Snowboard Iskola

Board: Jones Aviator

Size: 158

Camber Option: Good old fashioned full camber.

Bindings: Rome Black Label

Stance: 21.5 Wide 15 Negative 12 Goofy

Boots: K2 Thraxis Size 10

My Weight: 200lbs

Resort: Copper Mountain

Conditions: Gray into blue skies with clouds, low wind, warmer temps, frozen snow, fresh corduroy, ice, chunder, and heavy hot pow.

Flex: This board is definitely on the stiffer side of the all mountain freestyle category making it one of the stiffer ones out there. Sure there’s some flex in the nose but it stiffens up mid way back to the insert pack and stays that way to the tail where it gets a little stiffer. There’s some torsional flex but nothing major that overpowers the board.

Stability: Now here’s the thing that leads me to believe this board has some kind of sorcery in it because this is one of the dampest boards I’ve ever ridden in regard to how it absorbs chatter and plows through uneven and chundery terrain. You do not feel anything. This can be attributed to the Koroyd infused core. This just kills all chatter but keeps the board lively. This is a deck that is super smooth and charges with ease.

Ollies: Well it’s full camber so you’ll want to load it up to engage it because if you don’t you’re not going to pop at all. The snap is more than there and it lets you know that it can boost. Speed is your friend after you load it up and it will pop.

Pop On Jumps: This board is called the Aviator for a reason and that reason is it wants to get into the air. It sails off lips and fly’s through the air. You do want to load the camber up to snap off the lip because if you don’t this board only ends up doing the bare minimum.

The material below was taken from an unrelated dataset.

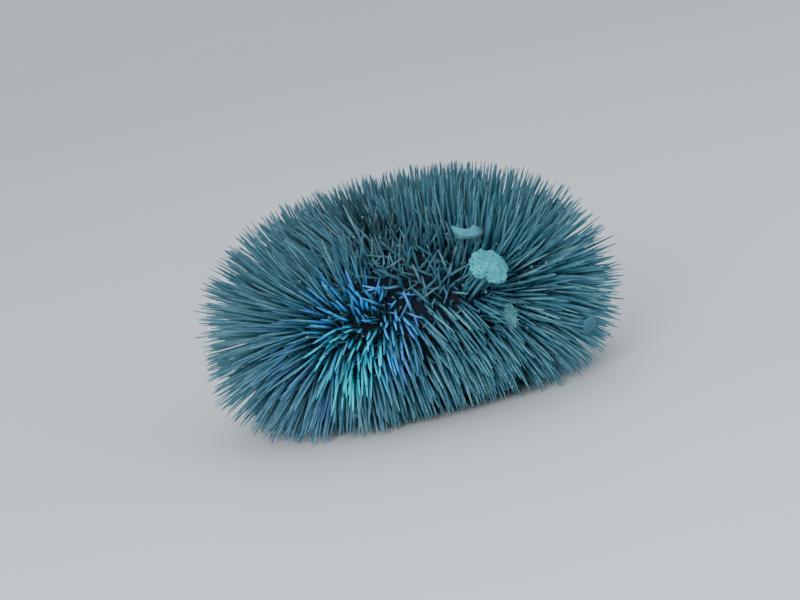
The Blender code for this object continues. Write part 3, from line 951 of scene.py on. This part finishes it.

Butterability: This thing is not fun to butter. It takes a lot of work to get your weight out over the tips to get it to press into the snow. Speed is your friend here and even then this isn’t going to be the easiest or most butterable board out there.

Jibbing: You can jib on this board but you’re going to be muscling it the whole time. It takes so much work and is not what this thing is really designed for so maybe scrap your dreams of high end jib dominance and instead go boost a hip at double the speed. It presses with so much work and most of the time the board wants to clap down on the rail. When you go sidways it just balances on the feature giving it that teeter totter effect.

Carving: Now if you like camber and pure drive on edge this is a board for you. It has a smooth roll onto the edge and transitions smoothly. This is a board that has clearly defined drive points when you’re on edge. It initiates the turn at the contact point at the nose then as you go through the carve it steers outside the front foot and as you lessen the pressure on the front foot it drives inside the back foot for all its power in a carve. This is a deck that locks in on edge and cuts through everything with ease and power. It’s graceful on edge and wants to swoop in and out of turns. The good thing is this board isn’t limited to short quick carves or long hard drawn out ones, it just wants to get on edge and rail a turn no matter what.

Rider in Mind: Oldschool camber loving high end all mountain freestyle guy.

Personal Thoughts: It’s always nice to get on a full cambered board of this caliber and just haul ass and let it fly. This thing rails turns while still being able to pop off everything in sight. It floats well enough in pow for being camber and believe me the pow was hot and heavy so it was a work out. This is a board that just has superior control and knows how much a slight pressure change can cause it to respond.